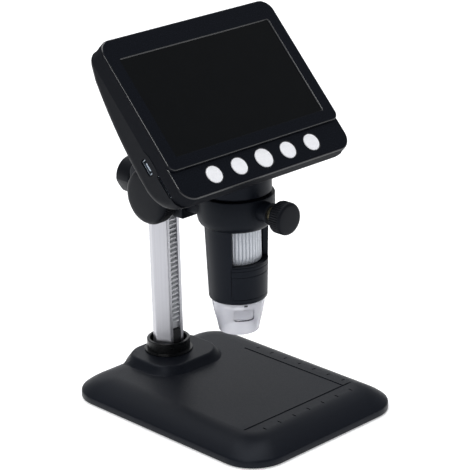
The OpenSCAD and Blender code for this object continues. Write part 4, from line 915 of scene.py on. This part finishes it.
inside = [lofted([(108, -31.4, 36, 1, 5, z) for z in (-9.6, -1.3)]),
          lofted([(108, -46.8, 33, 6, 4, z) for z in (-9.6, -2.8)])]
opening = [block((-50, -28.2, -2.3), (50, 28.2, 0.0)),
           lofted([(97, -26.7, 26.7, 0.5, 0.5, -0.2), (97.2, -26.8, 26.8, 0.6, 0.6, 0.2),
                   (98.3, -27.35, 27.35, 1.0, 1.0, 0.85)])]
seats = []
for name, index in BUTTONS.items():
    r = CAP_RADIUS[name]
    seat = turned([(0, -5), (r + 0.3, -5), (r + 0.3, -1.15), (r + 0.5, -0.9), (r + 0.5, 1), (0, 1)], 64,
                  closed=False)
    seats.append(moved(seat, at(BUTTON_PITCH * index, BUTTON_Y, 0)))
bezel = combined(bezel, inside + opening + seats + [seam_tab(0.08)] + side_ports())
bezel.normal_update()
for face in bezel.faces:
    face.material_index = 1 if face.normal.z < EDGE else 2 if face.normal.z < FLAT else 0
bezel = piece("front_bezel_moulding", moved(bezel, HEAD), "head", bezel_plastic, ["front_bezel"],
              weighted=True)
bezel.data.materials.append(bezel_side)
bezel.data.materials.append(bezel_edge)

# %% Display glass and buttons
glass = lofted([(99.7, -28.05, 28.05, 0.4, 0.4, -1.2), (99.9, -28.15, 28.15, 0.5, 0.5, -1.1),
                (99.9, -28.15, 28.15, 0.5, 0.5, -0.1), (99.7, -28.05, 28.05, 0.4, 0.4, 0.0)])
piece("display_glass", moved(glass, HEAD), "head", screen_glass, ["display_window"])

for name, index in BUTTONS.items():
    r = CAP_RADIUS[name]
    cap = turned([(0, -4.0), (1.5, -4.0), (1.5, -3.6), (r + 0.75, -3.6), (r + 0.75, -2.8), (r, -2.8),
                  (r, -1.15), (r - 0.09, -0.99), (r - 0.3, -0.92), (r - 0.85, -0.9), (0, -0.9)], 64,
                 closed=False)
    piece(f"button_cap_{name}", moved(cap, HEAD @ at(BUTTON_PITCH * index, BUTTON_Y, 0)), f"key_{name}",
          button_silver, [f"button_{name}"])

# %% [markdown]
# ## Finishes for the parts that stay as they are
# Boards, screws, the rack and the other exact parts keep their solids. Each one only needs its material.

# %% Materials on the remaining nodes
KEPT = {
    cover_plastic: ["base_bottom_cover", "column_slot_plug", "wheel_retainer", "lens_carrier"],
    plate_steel: ["base_ballast_plate"],
    rubber: ["base_feet"],
    screw_steel: ["base_cover_screws", "column_foot_bolt", "clamp_ring_screws", "neck_screws", "barrel_screws",
                  "board_screws", "housing_screws", "lock_screw", "clamp_screw"],
    rack_steel: ["rack_strip"],
    shaft_steel: ["pinion_shaft"],
    brass: ["carriage_bushes", "clamp_insert"],
    nylon: ["lock_shoe", "clamp_pad"],
    lens_glass: ["objective_lens"],
    circuit_board: ["sensor_board", "led_board", "main_board", "charge_board", "button_board"],
    led_white: ["illumination_leds"],
    ribbon_film: ["camera_ribbon"],
    lcd_back: ["lcd_panel"],
    bracket_steel: ["lcd_bracket"],
    connector_steel: ["card_slot", "charge_port"],
    foil: ["battery"],
    switch_plastic: ["tact_switches"],
}
for material, names in KEPT.items():
    for name in names:
        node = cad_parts[name]
        node.data.materials.clear()
        node.data.materials.append(material)
covered = {name for names in KEPT.values() for name in names}
left = [n for n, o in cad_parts.items() if n not in covered and not o.hide_render]
print("nodes without a finish of their own:", left)

# %% [markdown]
# ## Floor and light
# A pale floor that glows faintly, so that it stays white to the edges, and three soft lamps, as in a small
# product studio. The lamps are placed for their reflections in the black plastic: a narrow one on the left
# for the long edges, a wide one above for the flat tops, and a weak one behind. The sky is dim, so that the
# display stays black.

# %% Floor
FLOOR_HALF = 6
floor_bm = bmesh.new()
bmesh.ops.create_grid(floor_bm, x_segments=1, y_segments=1, size=FLOOR_HALF)
floor_mesh = bpy.data.meshes.new("floor")
floor_bm.to_mesh(floor_mesh)
floor_bm.free()
floor = bpy.data.objects.new("floor", floor_mesh)
bpy.context.scene.collection.objects.link(floor)
floor_mesh.materials.append(finish("lit_white_backdrop", "#fafafa", "#f7f7f7", 40.0, 0.9, 0.02, 0.0,
                                   Emission_Color=linear("#ffffff"), Emission_Strength=0.38))
print("floor is", 2 * FLOOR_HALF, "m across")

# %% Lamps and sky
def softbox(name, place, aim, size, power):
    """A rectangular area lamp that faces a point, in metres and watts."""
    data = bpy.data.lights.new(name, "AREA")
    data.shape, data.size, data.size_y, data.energy = "RECTANGLE", size[0], size[1], power
    lamp = bpy.data.objects.new(name, data)
    lamp.location = place
    lamp.rotation_euler = (Vector(aim) - Vector(place)).to_track_quat("-Z", "Y").to_euler()
    bpy.context.scene.collection.objects.link(lamp)


softbox("key_left", (-1.24, -0.56, 1.19), (0, 0, 0.15), (0.3, 0.5), 6)
softbox("top_soft", (0.1, 0.3, 1.8), (0, 0, 0), (1.6, 1.6), 28)
softbox("back_soft", (0.9, 1.4, 0.7), (0, 0, 0.1), (1.2, 0.7), 2.5)

world = bpy.data.worlds.new("studio")
world.use_nodes = True
sky = world.node_tree.nodes["Background"]
sky.inputs["Color"].default_value = linear("#e8ecf2")
sky.inputs["Strength"].default_value = 0.35
bpy.context.scene.world = world
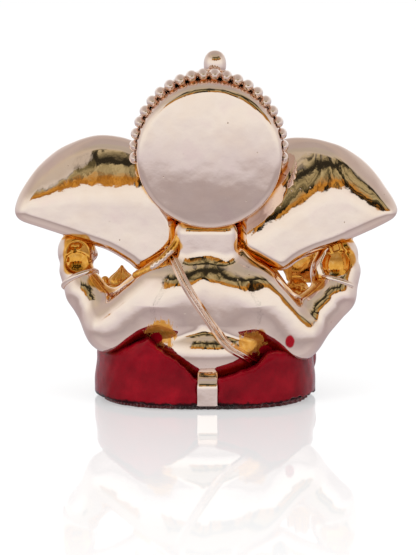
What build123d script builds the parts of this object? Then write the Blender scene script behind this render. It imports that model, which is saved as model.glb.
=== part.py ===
from build123d import *

# Seated ganesha idol, 80 mm tall, as the separate cast pieces that are luted
# together before plating.  Millimetres.  +Z up, the idol faces -Y, its own left
# hand is on +X, and the origin is the middle of the flat underside.

import os
from math import asin, cos, pi, radians, sin, sqrt

os.makedirs("parts", exist_ok=True)

# ---------------------------------------------------------------- dimensions
PAD_T = 1.0                      # felt pad under the seat
SEAT_TOP = 12.4                  # top of the haunches at the back
SEAT_HALF_L, SEAT_HALF_R = 25.0, 24.3
SEAT_BACK = 20.0                 # how far the seat reaches behind the origin
SASH_L, SASH_R = 2.1, -2.4       # edges of the sash tail between the haunches

BELLY_C, BELLY_R = (0, -2.5, 19.3), (15.0, 14.3, 12.2)
HIP_C, HIP_R = (0, 5.4, 11.4), (12.6, 12.6, 8.6)
CHEST_C, CHEST_R = (0, 5.8, 25.0), (14.4, 11.4, 10.0)
CORD = 0.9                       # how far cords stand off the torso
DRAIN_R = 5.0                    # pour hole in the underside

NECK_C, NECK_SIZE = (0.1, 5.0, 36.0), (14.0, 18.4, 9.0)
HEAD_C, HEAD_R = (0, -1.0, 54.6), (15.6, 14.2, 15.8)
DISC_C = (-0.7, 57.1)            # x, z of the crown's back plate
DISC_RX, DISC_RZ = 17.2, 17.9
DISC_Y0, DISC_Y1, DISC_DOME = 5.0, 12.6, 3.6
BEAD_R, BEAD_COUNT, BEAD_PITCH = 1.38, 22, 9.0
FINIAL_C = (-1.7, 5.0)

EAR_TURN, EAR_Y, EAR_T = 9.0, 6.2, 5.2

GLUE = 0.05                      # luting gap around a spigot

LEFT_EAR = [
    (12.0, 57.4), (17.0, 59.3), (20.0, 60.0), (24.2, 60.2), (28.0, 59.3),
    (32.1, 57.5), (35.0, 55.6), (38.1, 52.8), (40.2, 50.1), (42.0, 47.2),
    (42.95, 44.6), (43.1, 42.9), (42.4, 41.6), (41.0, 40.8), (38.4, 40.0),
    (33.2, 38.3), (26.2, 35.6), (22.4, 34.1), (19.5, 32.5), (17.2, 30.8),
    (15.4, 29.4), (12.7, 30.2), (9.6, 32.6), (7.6, 34.6), (7.2, 37.2),
    (8.6, 41.0), (10.0, 46.0), (10.4, 52.0),
]
RIGHT_EAR = [
    (-12.0, 57.4), (-17.5, 59.0), (-20.5, 59.4), (-24.4, 59.3), (-28.5, 58.3),
    (-30.9, 57.3), (-33.7, 55.5), (-36.0, 53.6), (-38.4, 51.0), (-40.4, 48.2),
    (-41.8, 46.2), (-42.7, 44.4), (-42.9, 43.1), (-42.3, 42.0), (-41.2, 41.2),
    (-37.5, 39.4), (-31.2, 36.5), (-27.8, 35.0), (-24.4, 33.6), (-22.0, 32.4),
    (-20.1, 31.3), (-18.2, 29.9), (-16.4, 29.2), (-14.0, 30.4), (-11.2, 32.8),
    (-9.6, 35.2), (-9.3, 38.2), (-9.6, 42.0), (-10.4, 46.5), (-10.6, 52.0),
]
# centre line and radius along the trunk, from the face to its tip
TRUNK = [
    ((0.0, -5.0, 55.4), 6.0), ((0.0, -9.8, 53.0), 6.7), ((0.0, -14.6, 49.0), 6.1), ((-0.3, -17.2, 43.5), 5.2),
    ((0.0, -17.6, 38.0), 4.6), ((1.4, -17.0, 33.2), 4.1), ((4.4, -16.6, 29.4), 3.6),
    ((8.2, -16.7, 27.3), 3.15), ((11.8, -17.0, 27.3), 2.75), ((14.2, -17.2, 29.6), 2.4),
]
# shoulder, elbow and wrist centres with radii
REAR_L = (((11.0, 7.6, 26.2), 6.9), ((20.2, 7.4, 17.2), 5.7), ((28.2, 2.6, 28.0), 3.8))
REAR_R = (((-11.2, 7.6, 25.8), 6.9), ((-19.4, 7.4, 16.2), 5.6), ((-29.2, 2.6, 27.2), 3.6))
FRONT_L = (((11.0, -1.0, 26.0), 5.4), ((18.4, -4.0, 16.6), 4.3), ((18.8, -12.2, 19.0), 3.2))
FRONT_R = (((-11.0, -1.0, 26.0), 5.4), ((-18.6, -4.6, 16.4), 4.3), ((-20.4, -12.6, 21.6), 3.1))


# ------------------------------------------------------------------- helpers
def ellipsoid(centre, radii, rotation=(0, 0, 0)):
    """A closed ellipsoid about centre, turned by rotation."""
    with BuildPart() as blob:
        Sphere(1)
        scale(by=radii)
    return Location(centre, rotation) * blob.part


def along(p, q):
    """Plane at p whose normal runs from p to q."""
    return Plane(origin=p, z_dir=Vector(*q) - Vector(*p))


def dist(p, q):
    return sqrt(sum((a - b) ** 2 for a, b in zip(p, q)))


def round_cone(p, rp, q, rq):
    """A limb segment: two balls of radius rp and rq and the cone tangent to both."""
    length = dist(p, q)
    tilt = asin((rp - rq) / length)
    with BuildPart() as limb:
        with BuildSketch(Plane.XZ):
            with BuildLine():
                low = (rp * cos(tilt), rp * sin(tilt))
                high = (rq * cos(tilt), length + rq * sin(tilt))
                mid0 = (tilt - pi / 2) / 2
                mid1 = (tilt + pi / 2) / 2
                ThreePointArc((0, -rp), (rp * cos(mid0), rp * sin(mid0)), low)
                Line(low, high)
                ThreePointArc(
                    high, (rq * cos(mid1), length + rq * sin(mid1)), (0, length + rq)
                )
                Line((0, length + rq), (0, -rp))
            make_face()
        revolve(axis=Axis.Z)
    return along(p, q).location * limb.part


def frustum(p, rp, q, rq):
    """A plain tapered bar from p to q."""
    length = dist(p, q)
    with BuildPart() as bar:
        Cone(rp, rq, length, align=(Align.CENTER, Align.CENTER, Align.MIN))
    return along(p, q).location * bar.part


def arm(shoulder, elbow, wrist):
    """Upper arm and forearm, ending flat at the wrist."""
    (s, rs), (e, re), (w, rw) = shoulder, elbow, wrist
    upper = round_cone(s, rs, e, re)
    fore = frustum(e, re - 0.25, w, rw)
    return upper + fore


def ring(p, q, t, major, minor):
    """A round bangle around the line p to q, at share t along it."""
    at = tuple(a + (b - a) * t for a, b in zip(p, q))
    with BuildPart() as bangle:
        Torus(major, minor)
    return Plane(origin=at, z_dir=Vector(*q) - Vector(*p)).location * bangle.part


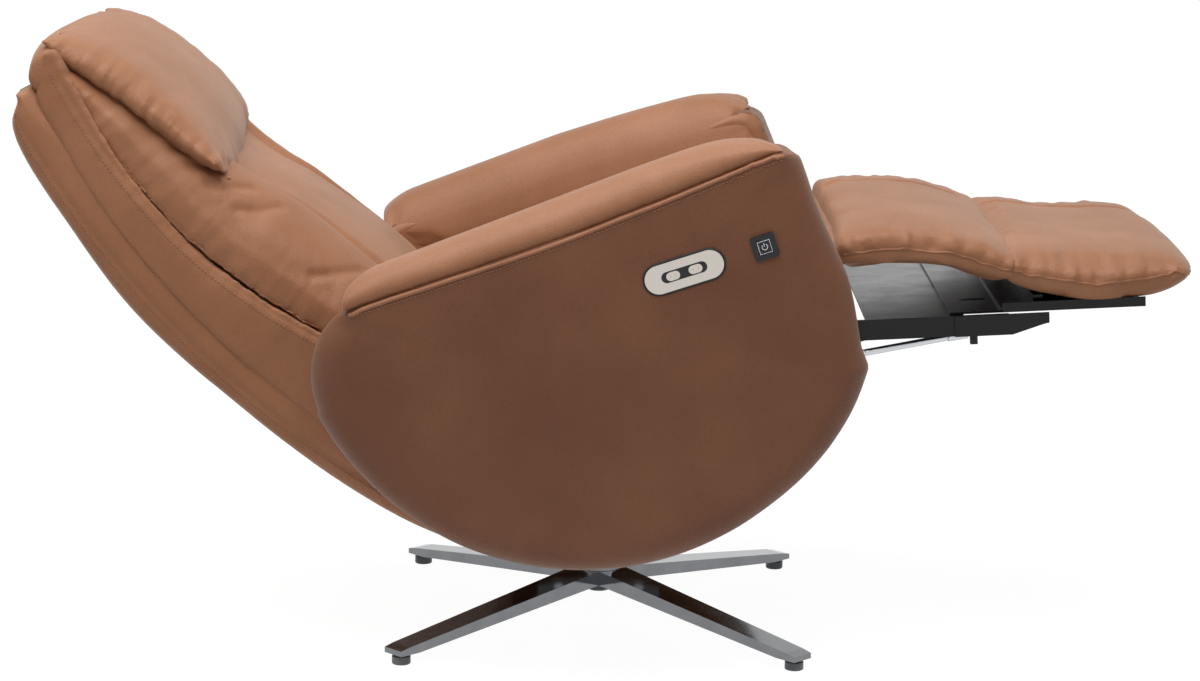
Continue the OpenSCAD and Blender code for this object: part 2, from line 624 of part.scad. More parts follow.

□ □ □ □ □

→ WHAT THE EXERCISE ASKS
Everything from the line containing "What build123d script" down to the line containing "from build123d import *" should be retyped exactly, both lines included, and nothing more.

→ SOLUTION TO THIS PROBLEM
What build123d script builds the parts of this object? Then write the Blender scene script behind this render. It imports that model, which is saved as model.glb.
=== part.py ===
from build123d import *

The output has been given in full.